If you have multiple children and leftover money in one child's 529 plan, you can split the funds. You can transfer a portion of the leftover money to a sibling's 529 plan. The 15-year clock for the receiving sibling's account usually carries over from the original account, but to be safe, you should only roll over funds to a sibling who already has an active 529 plan of their own. This allows you to maximize the $35,000 lifetime limit for multiple children.
The Best Tools to Slay This Setup
To make this process as smooth as possible, you need to use financial institutions that do not charge high fees and have experience with this specific tax rule. Here are the best companies for the job:
- Fidelity Investments: Fidelity is the absolute best place for your child's Roth IRA. They have zero account minimums, zero maintenance fees, and they offer 'Zero' expense ratio index funds. Their customer service reps are highly trained on SECURE 2.0 rules.

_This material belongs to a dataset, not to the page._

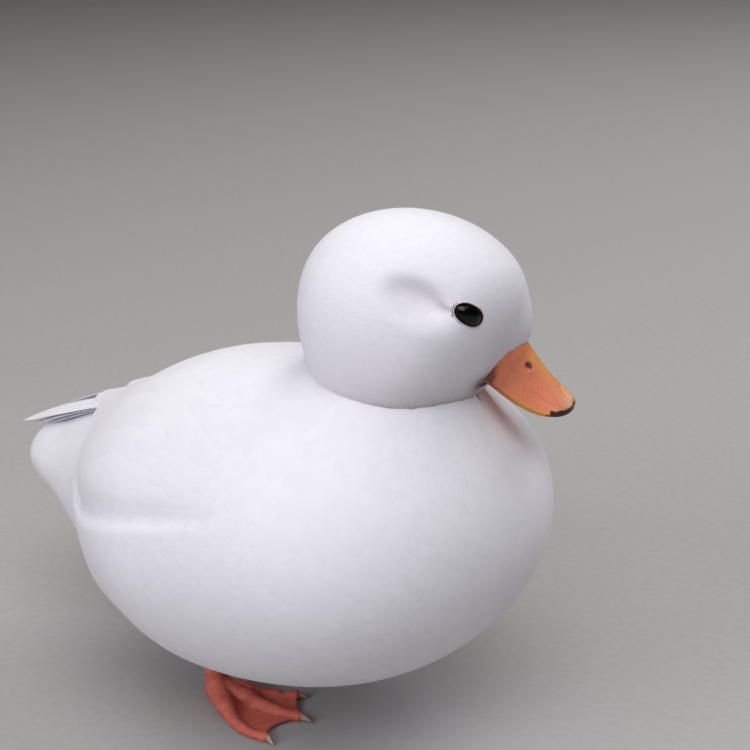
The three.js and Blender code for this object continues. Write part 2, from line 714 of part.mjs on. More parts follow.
function makeFoot(foot) {
  const path = toePath(HIND_TOE, foot);
  const back = loft(
    [-0.3, 0.3, 0.7, 1].map((t) => {
      const centre = add(path(t), [0, 0, mix(HIND_TOE.lift, 2.6, t)]);
      const r = mix(2.3, 1.1, t);
      return [0, 1, 2, 3, 4, 5].map((i) => {
        const a = (i / 6) * 2 * Math.PI;
        return add(centre, [0, r * Math.cos(a), r * Math.sin(a)]);
      });
    }),
  );
  const [inner, middle, outer] = TOES;
  const pieces = TOES.map((toe) => makeToe(toe, foot));
  const webs = [makeWeb(inner, middle, foot), makeWeb(middle, outer, foot)];
  const ankle = makeShank(foot).subtract(halfSpace([0, 0, SHANK.seam], [0, 0, 1]));
  return largest(join([...pieces, ...webs, back, ankle]).subtract(halfSpace([0, 0, 0], [0, 0, -1])));
}

function makeClaw(toe, foot) {
  const path = toePath(toe, foot);
  const { way, across } = toeWay(path, 0.96);
  const rings = [0, 0.35, 0.7, 1].map((t) => {
    const centre = add(add(path(0.96), way, GAP + toe.claw * t), [0, 0, mix(1.7, 0.75, t * t)]);
    const r = mix(1.5, 0.35, t);
    return [0, 1, 2, 3, 4, 5].map((i) => {
      const a = (i / 6) * 2 * Math.PI;
      return add(add(centre, across, r * 0.8 * Math.cos(a)), [0, 0, 1], r * Math.sin(a));
    });
  });
  return loft(rings);
}

function makeShank(foot) {
  return loft(
    [0, 0.3, 0.6, 1].map((t) => {
      const centre = [foot.at[0] - SHANK.lean * t, foot.at[1], mix(SHANK.low, SHANK.high, t)];
      const r = mix(SHANK.r[0], SHANK.r[1], t);
      return Array.from({ length: 10 }, (_, i) => {
        const a = (i / 10) * 2 * Math.PI;
        return add(centre, [1.15 * r * Math.cos(a), r * Math.sin(a), 0]);
      });
    }),
  );
}

function makeLeg(foot) {
  const above = halfSpace([0, 0, SHANK.seam + GAP], [0, 0, 1]);
  return largest(makeShank(foot).intersect(above).subtract(trunkClear));
}

// ---------------------------------------------------------------- assembly
const duck = new THREE.Group();

function place(name, solid, material) {
  const mesh = new THREE.Mesh(geometryOf(solid), material.clone());
  mesh.name = name;
  duck.add(mesh);
}

const SIDES = { right: -1, left: 1 };
const eyeballs = { right: makeEyeball(SIDES.right, 0), left: makeEyeball(SIDES.left, 0) };
const sockets = join(Object.values(SIDES).map((side) => makeEyeball(side, GAP)));
const lids = join(Object.values(SIDES).map(makeLids));
const upperBill = makeUpperBill().subtract(headClear).subtract(trunkClear);
const lowerBill = makeLowerBill().subtract(headClear).subtract(trunkClear);

place("torso", torso, WHITE_FEATHER);
place("neck", neck, WHITE_FEATHER);
place("head", largest(join([head, lids]).subtract(sockets)), WHITE_FEATHER);
place("bill_upper", largest(upperBill.subtract(nailCut(0))), ORANGE_BILL);
place("bill_nail", largest(upperBill.intersect(nailCut(GAP))), DARK_NAIL);
place("bill_lower", largest(lowerBill), ORANGE_BILL);
place("tail", tail, WHITE_FEATHER);
for (const [name, side] of Object.entries(SIDES)) {
  const foot = side < 0 ? RIGHT_FOOT : LEFT_FOOT;
  place("eye_" + name, eyeballs[name], EYE_DARK);
  place("wing_" + name, makeWing(side), WHITE_FEATHER);
  place("leg_" + name, makeLeg(foot), ORANGE_SKIN);
  place("foot_" + name, makeFoot(foot), ORANGE_SKIN);
  for (const toe of TOES) place("claw_" + toe.name + "_" + name, makeClaw(toe, foot), CLAW_HORN);
}

// The origin goes to the middle of the model's box, at the floor.
const box = new THREE.Box3().setFromObject(duck);
const middle = box.getCenter(new THREE.Vector3());
duck.position.set(-middle.x, -middle.y, -box.min.z);

export default duck;
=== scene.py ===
# A white call duck: skin, plumage, bill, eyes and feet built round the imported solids.
# Forms are worked out in the duck's own frame, in millimetres: +X forward, +Y its left, +Z up, floor z = 0.
import math

import bpy
import numpy as np
from mathutils import Matrix, Vector
from mathutils.kdtree import KDTree


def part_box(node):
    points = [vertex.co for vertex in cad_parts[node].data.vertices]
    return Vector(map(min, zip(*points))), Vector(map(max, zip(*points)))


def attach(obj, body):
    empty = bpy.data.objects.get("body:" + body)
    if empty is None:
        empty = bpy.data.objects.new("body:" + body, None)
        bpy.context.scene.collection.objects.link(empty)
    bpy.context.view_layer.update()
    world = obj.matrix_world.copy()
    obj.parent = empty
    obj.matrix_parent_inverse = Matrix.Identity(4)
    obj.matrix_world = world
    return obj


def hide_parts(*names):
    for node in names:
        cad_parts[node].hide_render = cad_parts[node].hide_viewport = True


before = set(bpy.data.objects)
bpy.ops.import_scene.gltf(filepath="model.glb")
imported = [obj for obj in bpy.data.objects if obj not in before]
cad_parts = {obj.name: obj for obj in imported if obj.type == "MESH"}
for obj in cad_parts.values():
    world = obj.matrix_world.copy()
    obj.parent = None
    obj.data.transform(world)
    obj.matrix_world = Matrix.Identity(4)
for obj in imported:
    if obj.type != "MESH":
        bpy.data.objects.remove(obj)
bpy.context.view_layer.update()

MM = 0.001
BODY = "root"
SIDES = {"right": -1, "left": 1}
rng = np.random.default_rng(1060)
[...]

- Utah's my529: If you are looking to open a new 529 plan to start the 15-year clock for a younger child, Utah's plan is consistently rated as one of the best in the country. It has incredibly low administrative fees and uses institutional Vanguard funds.
- Vanguard: Another fantastic option for both the 529 plan and the receiving Roth IRA. Vanguard invented low-cost index investing, and their platform makes it easy to manage both accounts under one login.
Stop letting your unused college savings sit idle, and do not let the IRS take a huge cut of your investments. Use these 2026 rules to rescue your cash and build a tax-free fortune for your family.
This is educational content, not financial advice.